Even when you’ve established a baseline of trust and credibility, candidates may still be nervous about taking your advice – especially when you’re asking for change. You need to assure them they can make the change and tell them about how others were successful in doing so.
Empathy can be a powerful tool. When initially developing a relationship with a candidate, it’s important to listen to what they’re saying and how they’re saying it. Your success in coaching will be determined in large part by tapping into their motivations. Fuelling these motivations leads to positive action.
One effective technique comes from the world of sales. It’s called “Feel, Felt, Found.”
- Feel – Empathise with candidates and let them know you understand how they feel
- Felt – Explain that others felt the same way they do
- Found – Tell them how others found success
If candidates are hesitant to make a move, for example, or to work with you, this technique can help. By acknowledging how they feel and explaining that others felt similarly, you are validating their feelings. By sharing success stories about how others overcome their initial reservations, you are demonstrating a positive outcome.

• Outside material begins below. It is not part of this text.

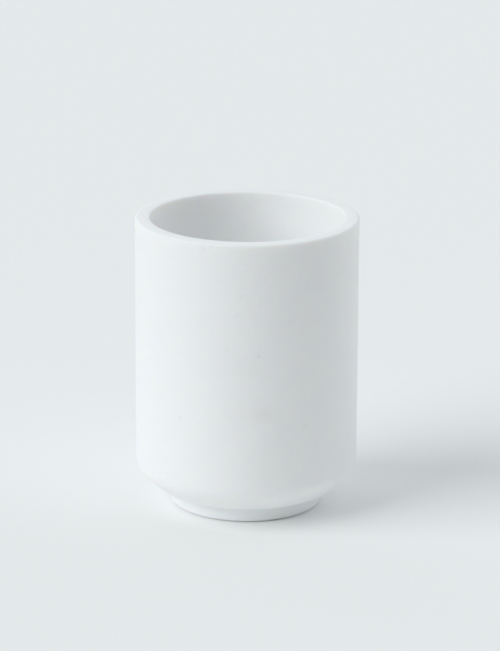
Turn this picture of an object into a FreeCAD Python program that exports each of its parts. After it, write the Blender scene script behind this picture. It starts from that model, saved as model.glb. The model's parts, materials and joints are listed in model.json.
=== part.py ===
"""Pen holder cup: a round stone cup on a recessed foot, with a non-slip pad stuck under it.

Every piece is a body of revolution about Z. Z = 0 is the surface that the cup stands on, and the
origin is the centre of the pad's underside. All sizes are in millimetres.
"""

import FreeCAD, Part

import math
import os

# Driving dimensions of the cup
CUP_DIAMETER = 75.0
CUP_HEIGHT = 99.5
WALL = 5.0

# Foot: a short plinth, set back under the bevel
FOOT_DIAMETER = 51.5
STEP_HEIGHT = 6.6
BEVEL_WIDTH = 7.0
BEVEL_HEIGHT = 6.4
MIN_BASE = 12.5

# Rounding of each edge
RIM_OUTER_ROUND = 0.8
RIM_INNER_ROUND = 0.6
SHOULDER_ROUND = 8.0
STEP_EDGE_ROUND = 0.5
STEP_CORNER_ROUND = 0.8
FOOT_EDGE_ROUND = 1.2
WELL_CORNER_ROUND = 6.0
RECESS_EDGE_ROUND = 0.3

# Non-slip pad and the adhesive film that holds it in the recess under the foot
PAD_DIAMETER = 45.0
PAD_THICKNESS = 2.0
PAD_PROUD = 0.4
PAD_EDGE_ROUND = 0.4
FILM_DIAMETER = 43.0
FILM_THICKNESS = 0.15
RECESS_SIDE_GAP = 0.4

# Worked out from the above
CUP_RADIUS = CUP_DIAMETER / 2
BORE_RADIUS = CUP_RADIUS - WALL
FOOT_RADIUS = FOOT_DIAMETER / 2
STEP_RADIUS = CUP_RADIUS - BEVEL_WIDTH
SHOULDER_HEIGHT = STEP_HEIGHT + BEVEL_HEIGHT
RECESS_RADIUS = PAD_DIAMETER / 2 + RECESS_SIDE_GAP
RECESS_TOP = PAD_THICKNESS + FILM_THICKNESS


def unit(vector):
    """The vector at length 1."""
    return vector * (1.0 / vector.Length)


def rounded_wire(corners):
    """A closed wire in the XZ plane through corners given as (radius, height, rounding)."""
    points = [FreeCAD.Vector(radius, 0, height) for radius, height, _ in corners]
    starts, ends, arcs = [], [], []
    for index, (_, _, rounding) in enumerate(corners):
        corner = points[index]
        back = unit(points[index - 1] - corner)
        ahead = unit(points[(index + 1) % len(points)] - corner)
        if not rounding:
            starts.append(corner)
            ends.append(corner)
            arcs.append(None)
            continue
        half_angle = back.getAngle(ahead) / 2
        run = rounding / math.tan(half_angle)
        inset = rounding / math.sin(half_angle) - rounding
        starts.append(corner + back * run)
        ends.append(corner + ahead * run)
        middle = corner + unit(back + ahead) * inset
        arcs.append(Part.Arc(starts[-1], middle, ends[-1]).toShape())
    edges = []
    for index, arc in enumerate(arcs):
        if arc:
            edges.append(arc)
        following = starts[(index + 1) % len(arcs)]
        edges.append(Part.LineSegment(ends[index], following).toShape())
    return Part.Wire(edges)


def turned(corners):
    """The solid that the closed outline sweeps in one turn about Z."""
    face = Part.Face(rounded_wire(corners))
    return face.revolve(FreeCAD.Vector(0, 0, 0), FreeCAD.Vector(0, 0, 1), 360)


def cup_body():
    """The cup in one piece: foot with its recess, step, bevel, wall, rim, well and base."""
    return turned(
        [
            (0, RECESS_TOP, 0),
            (RECESS_RADIUS, RECESS_TOP, RECESS_EDGE_ROUND),
            (RECESS_RADIUS, PAD_PROUD, RECESS_EDGE_ROUND),
            (FOOT_RADIUS, PAD_PROUD, FOOT_EDGE_ROUND),
            (FOOT_RADIUS, STEP_HEIGHT, STEP_CORNER_ROUND),
            (STEP_RADIUS, STEP_HEIGHT, STEP_EDGE_ROUND),
            (CUP_RADIUS, SHOULDER_HEIGHT, SHOULDER_ROUND),
            (CUP_RADIUS, CUP_HEIGHT, RIM_OUTER_ROUND),
            (BORE_RADIUS, CUP_HEIGHT, RIM_INNER_ROUND),
            (BORE_RADIUS, MIN_BASE, WELL_CORNER_ROUND),
            (0, MIN_BASE, 0),
        ]
    )


def non_slip_pad():
    """A disc that stands a little proud of the foot, so that only the pad touches the desk."""
    radius = PAD_DIAMETER / 2
    return turned(
        [
            (0, 0, 0),
            (radius, 0, PAD_EDGE_ROUND),
            (radius, PAD_THICKNESS, PAD_EDGE_ROUND),
            (0, PAD_THICKNESS, 0),
        ]
    )


def pad_adhesive():
    """The double-sided film between the pad and the roof of the recess."""
    film = Part.makeCylinder(FILM_DIAMETER / 2, FILM_THICKNESS)
    film.translate(FreeCAD.Vector(0, 0, PAD_THICKNESS))
    return film


def main():
    """Writes one STEP file for each piece."""
    os.makedirs("parts", exist_ok=True)
    for make in (cup_body, non_slip_pad, pad_adhesive):
        solid = make()
        if not solid.isValid() or solid.Volume <= 0:
            raise ValueError(make.__name__ + " is not a valid solid")
        solid.exportStep("parts/" + make.__name__ + ".step")
        print(make.__name__, round(solid.Volume / 1000, 2), "cm3")


main()
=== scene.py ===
"""Pen holder cup in honed white stone, standing on a pale studio floor.

Everything is in metres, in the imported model's own frame: Z = 0 is the desk and +Z is the cup's
axis. The cup and its pad are turned from outlines of (radius, height, rounding) corners, and the
adhesive film keeps its CAD mesh.
"""

import json
import math

import bpy
from mathutils import Euler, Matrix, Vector, noise


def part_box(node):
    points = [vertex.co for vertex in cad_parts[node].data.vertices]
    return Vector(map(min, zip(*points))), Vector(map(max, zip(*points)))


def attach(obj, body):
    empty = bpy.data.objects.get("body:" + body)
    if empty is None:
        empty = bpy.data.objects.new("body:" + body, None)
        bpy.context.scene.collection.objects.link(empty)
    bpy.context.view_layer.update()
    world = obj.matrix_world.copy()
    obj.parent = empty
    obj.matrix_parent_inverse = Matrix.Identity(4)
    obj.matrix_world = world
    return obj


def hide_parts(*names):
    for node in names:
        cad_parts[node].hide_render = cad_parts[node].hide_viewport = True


MM = 0.001

# Outline of the cup and the pad, as in the CAD model. make_cup and make_pad take the cup's radius,
# height and bore and the pad's size from the frame.
STEP_HEIGHT = 6.6 * MM
BEVEL_WIDTH = 7.0 * MM
BEVEL_HEIGHT = 6.4 * MM
FOOT_RADIUS = 25.75 * MM
FOOT_BOTTOM = 0.4 * MM
RECESS_RADIUS = 22.9 * MM
RECESS_TOP = 2.15 * MM
RIM_OUTER_ROUND = 0.8 * MM
RIM_INNER_ROUND = 0.6 * MM
SHOULDER_ROUND = 8.0 * MM
STEP_EDGE_ROUND = 0.5 * MM
STEP_CORNER_ROUND = 0.8 * MM
FOOT_EDGE_ROUND = 1.2 * MM
WELL_CORNER_ROUND = 6.0 * MM
RECESS_EDGE_ROUND = 0.3 * MM
PAD_EDGE_ROUND = 0.4 * MM

# Relief of the pad's underside
PEBBLE_SIZE = 0.8 * MM
PEBBLE_DEPTH = 0.06 * MM

# Fineness of the turned meshes
TURN_STEPS = 288
RING_SPACING = 1.3 * MM
ARC_STEP = math.radians(9)
FEWEST_ARC_STEPS = 3

# Camera: the angle and distance of the view, the place that it looks at, and its focal length in mm
CAMERA_ELEVATION = math.radians(16.64)
CAMERA_ROLL = math.radians(0.25)
CAMERA_DISTANCE = 1.125
CAMERA_TARGET = Vector((1.07 * MM, 0, 61.4 * MM))
LENS = 184.7

# Stone: its colours, the size and depth of its markings, its polish and its relief
STONE = (0.89, 0.908, 0.914)
STONE_GREY = (0.67, 0.695, 0.695)
STONE_WARM = (0.83, 0.79, 0.71)
SPECK = (0.30, 0.27, 0.24)
GREY_CLOUD_SIZE = 36 * MM
GREY_CLOUD_DEPTH = 0.16
WARM_CLOUD_SIZE = 22 * MM
WARM_CLOUD_DEPTH = 0.12
WARM_CLOUD_OFFSET = (0.3, 0.1, 0.7)
GRAIN_SIZE = 1.6 * MM
GRAIN_DEPTH = 0.05
SPECK_SPACING = 11 * MM
SPECK_RADIUS = 0.30 * MM
SPECK_CORE = 0.4
SPECK_SHARE = 0.3
SPECK_DEPTH = 0.5
POLISH_SIZE = 9 * MM
STONE_ROUGHNESS = (0.40, 0.50)
STONE_SPECULAR = 0.35
COARSE_HONING_SIZE = 1.1 * MM
FINE_HONING_SIZE = 0.35 * MM
FINE_HONING_SHARE = 0.4
HONING_RELIEF = 0.012 * MM

# How far light goes under the stone's skin, and how red, green and blue differ in that
TRANSLUCENCY = 2.6 * MM
TRANSLUCENCY_BY_COLOUR = (1.0, 0.75, 0.55)

# Pad rubber
RUBBER = (0.30, 0.28, 0.25)
RUBBER_DARK = (0.23, 0.215, 0.19)
RUBBER_DUST = (0.45, 0.43, 0.40)
RUBBER_TONE_SIZE = 6 * MM
DUST_SIZE = 0.5 * MM
DUST_DEPTH = 0.35
RUBBER_WEAR_SIZE = 4 * MM
RUBBER_ROUGHNESS = (0.72, 0.88)
RUBBER_SPECULAR = 0.3
PITTING_SIZE = 0.3 * MM
PITTING_RELIEF = 0.03 * MM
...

“I understand you’re a little hesitant to try what I’m suggesting. That’s perfectly understandable. Many others I’ve worked with felt that way, too. One of those people was Mark, who felt exactly the same way. He was a little uncomfortable at first. After we started working together, he found that making these changes accelerated his career. We look back now and laugh about how easy it was and what a difference it made…”
Better Coaching = Better Outcomes
Using these tips and techniques, or learning to get better at them through targeted recruitment training, can make you a better coach. It can also lead to tangible results. You’re improving the quality of the lives of your candidates and finding businesses the employees they need. That’s real value. You’ll also increase your fill rates and earn more repeat and referral business.